Sylvia Capova – Préludes, Op. 28: No. 4 in E Minor - Even though I played classical music all through middle and high school, I always feel like I'm just not properly attuned to appreciate most classical music. A part of that is a simple lack of exposure and knowledge. I think part of it, though, is that my brain is just not properly trained to hear and remember melodies, which are unavoidably central to classical music. I can tell you the name of thousands of pop songs two notes into the drum beat, but can't identify probably 99% of melodies that a classical enthusiast could sing as easily as saying their home address. Thanks to a great and unusual version of this on my favorite record of all time (which I wish with all my might was available somewhere I could share it) I know this one backwards and forwards. Oh Chopin. 

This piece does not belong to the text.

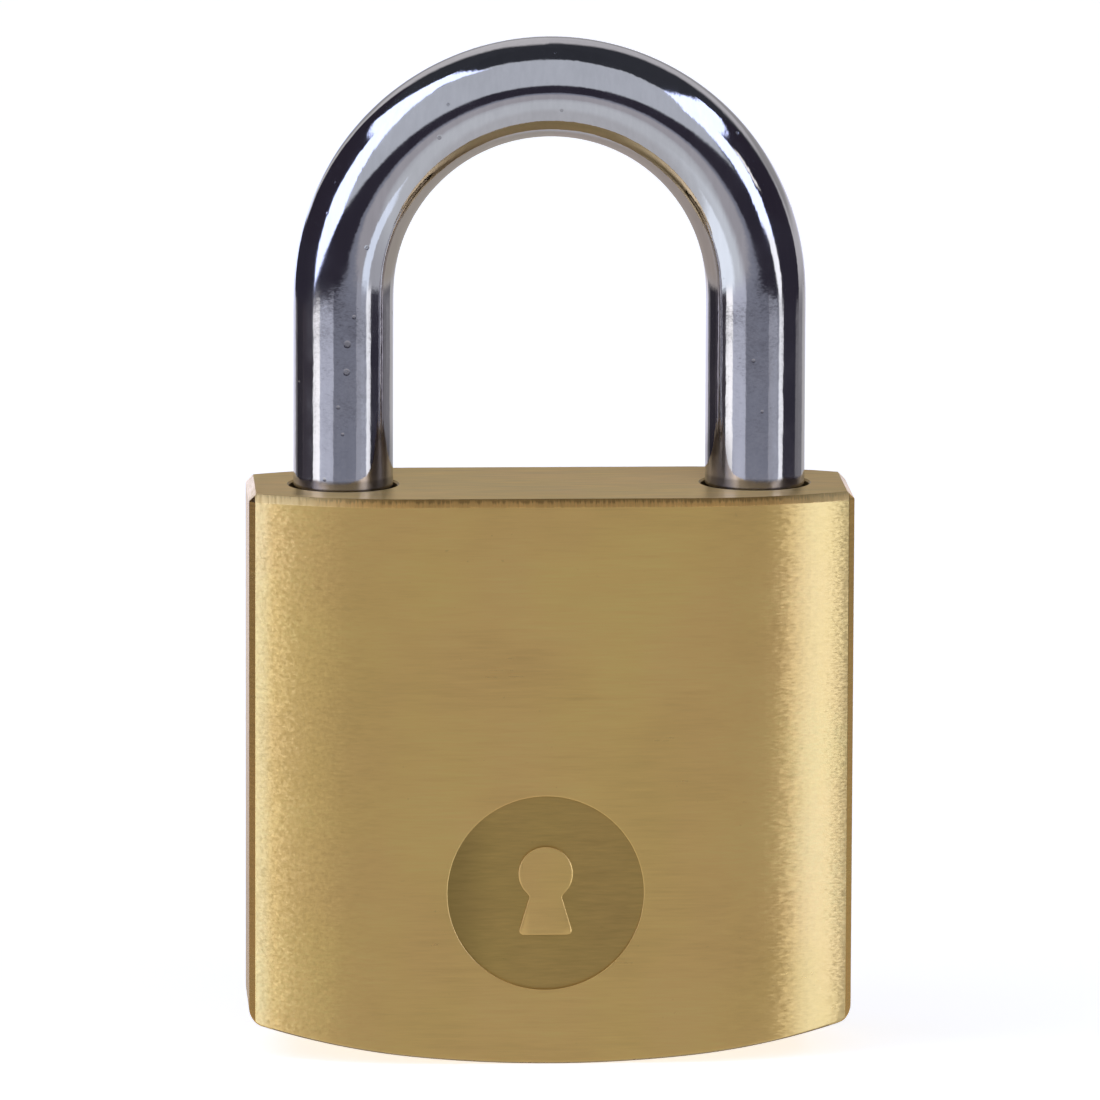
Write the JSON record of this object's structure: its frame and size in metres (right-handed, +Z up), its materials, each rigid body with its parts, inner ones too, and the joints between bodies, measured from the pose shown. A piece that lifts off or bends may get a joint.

Kalunga – Wolele - From a new EP that my old friend Sebastian Guerrero worked on. From Seb: "The tunes are all written by my friend Javier Diaz. He's Cuban, and we draw on aspects of the folkloric music and African religious songs and influence, all percussion using steel pan and balofon." Look for a Guest List from Seb (which should be full of great Latin sounds, yeah?) sometime in the near future. 

Tom Waits – Jockey Full Of Bourbon - Speaking of marimbas... This song crawled up into my head one day and stayed there for about a week. Honestly, I think it's still in there waiting for its chance to pounce again. For my birthday this year I got a great book about Leadbelly with a forward by Tom Waits which demonstrates that his genius as a writer doesn't end at songwriting. 

Otis Redding – Think About It - And sometimes there's simply no veneer over the angst and pain of adult yearning.